Yesterday, in his Rose Garden speech on climate change, President Bush proposed a “national goal” of freezing U.S. greenhouse gas emissions in 2025, with reductions to follow thereafter. Thanks to conservative opposition, the President stepped back from more damaging options, such as a cap-and-trade program for utilities.
Bush’s proposal is bland stuff compared to the economy-chilling emission reduction targets pushed by Al Gore, Gov. Schwarzenegger, and the European Union. One reason Bush gave the speech was to explain the position U.S. negotiators would be taking at today and tomorrow’s “major economies” energy and climate meeting in Paris. If Bush can actually persuade some of the world’s industrial powerhouses to back similar national goals as an alternative to the Kyoto process, then maybe some good will come of this initiative. More likely, I fear, his speech will further legitimize Gore’s “planetary emergency” spin on global warming.
The White House Web site has a Fact Sheet elaborating the points Bush made in his speech. Below, I offer a few observations (indented) on the central portion of the Fact Sheet.
There Is A Right Way And A Wrong Way To Approach Reducing Greenhouse Gas Emissions
The American people deserve an honest assessment of the costs, benefits and feasibility of any proposed solution.  Decisions with such far-reaching impact should not be left to unelected regulators and judges, but should be debated openly and made by the elected representatives of the people they affect. 

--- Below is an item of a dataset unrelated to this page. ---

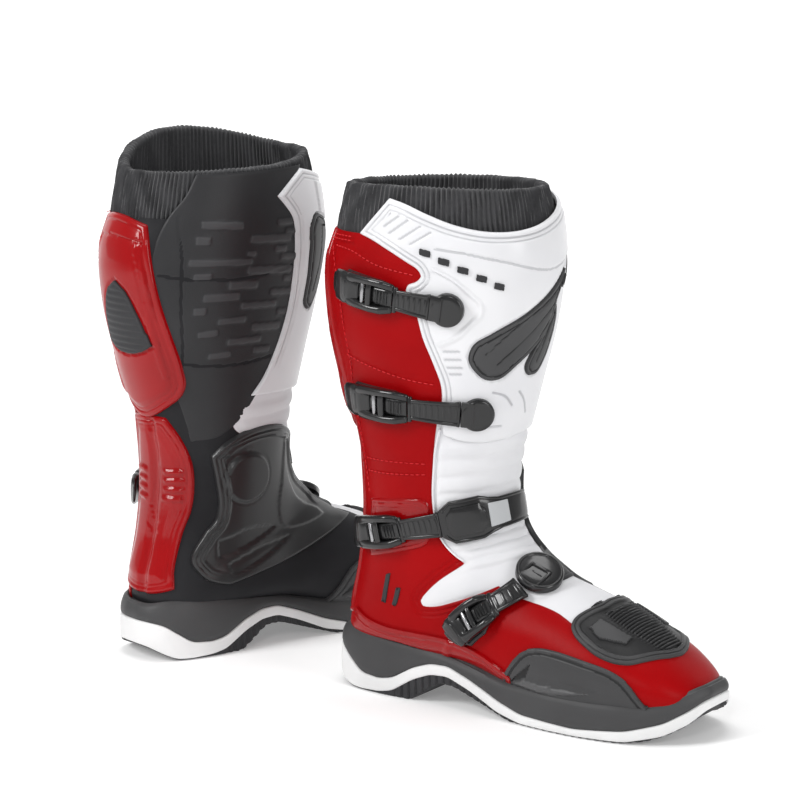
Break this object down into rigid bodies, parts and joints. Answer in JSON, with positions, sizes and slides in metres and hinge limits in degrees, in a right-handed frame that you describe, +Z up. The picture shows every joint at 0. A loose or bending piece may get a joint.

Yes, the American people deserve an honest assessment. The Gore camp repeatedly portrays its draconian emission reduction schemes as a free lunch or even as a road to riches. Bush is also absolutely correct that decisions with far-reaching economic impact should not be made by unelected regulators and judges. But does the President have the fortitude to reject and condemn the policy extortion of those who would use the threat of court-ordered regulation to demand Kyoto-style energy rationing as a legislative remedy? That remains to be seen.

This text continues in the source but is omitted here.